What excellent sponsors do differently
Excellent sponsors do not just repeat the why. They actively steward it.
They keep the why grounded in reality, not slogans. They talk in plain language about the cost of the status quo and the consequence of not changing.
They refresh the why when conditions evolve. Markets change, priorities shift, and multi‑year programs will face new facts. Great sponsors update the narrative without abandoning the core purpose.
They use the why as a decision lens. When scope debates happen, they re‑anchor the conversation: “Which option best supports the outcomes we said matter?”
They remind the team without sounding like a broken record.
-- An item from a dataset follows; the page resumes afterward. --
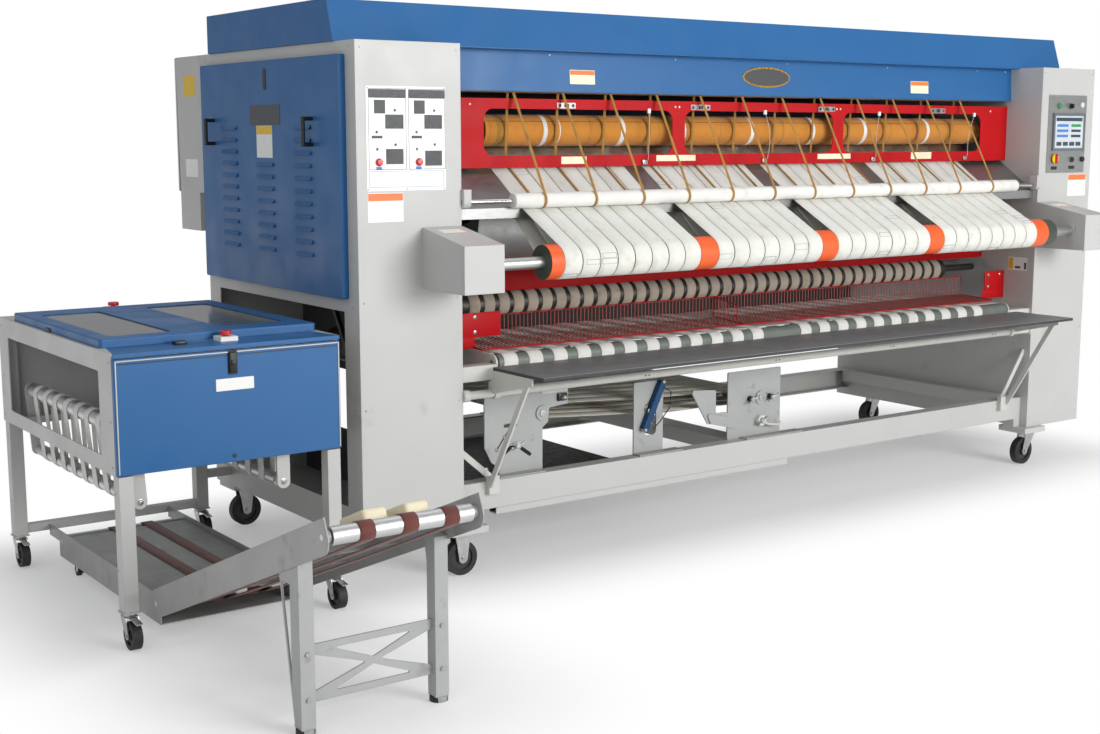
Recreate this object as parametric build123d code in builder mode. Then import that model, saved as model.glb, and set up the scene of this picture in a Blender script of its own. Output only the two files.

The best sponsors make the why feel like a useful lens, not a motivational poster.
A practical sponsor move you can steal
Instead of setting aside time to restate the why, great sponsors embed it into the moments where it actually matters: decisions and tradeoffs.
Pick one recurring forum you already attend, such as a steering committee, escalation review, or budget check‑in, and make this a standing move:
1. Open the decision with context
“Before we decide, let’s anchor back to why we’re doing this in the first place.”
2. Force the explicit tradeoff Ask:
“Which option best advances the outcome we said mattered most?”
“What are we implicitly choosing against if we go this direction?”
3. Name the consequence out loud
End with one sentence:
“If we choose this, the consequence we’re accepting is ___.”
4. Repeat until it feels redundant
When the team starts answering these questions before you ask them, it’s landing.
This turns the why from a statement into a habit.
The Takeaway
Transformations rarely fail because the initial strategy was wrong. They fail because no one protected the meaning once things got messy. Strong sponsors – like my friend Amy Mills at Emancipet – keep the “why” intact long after kickoff. The “why” becomes a compass for the journey, not a forgotten kickoff artifact.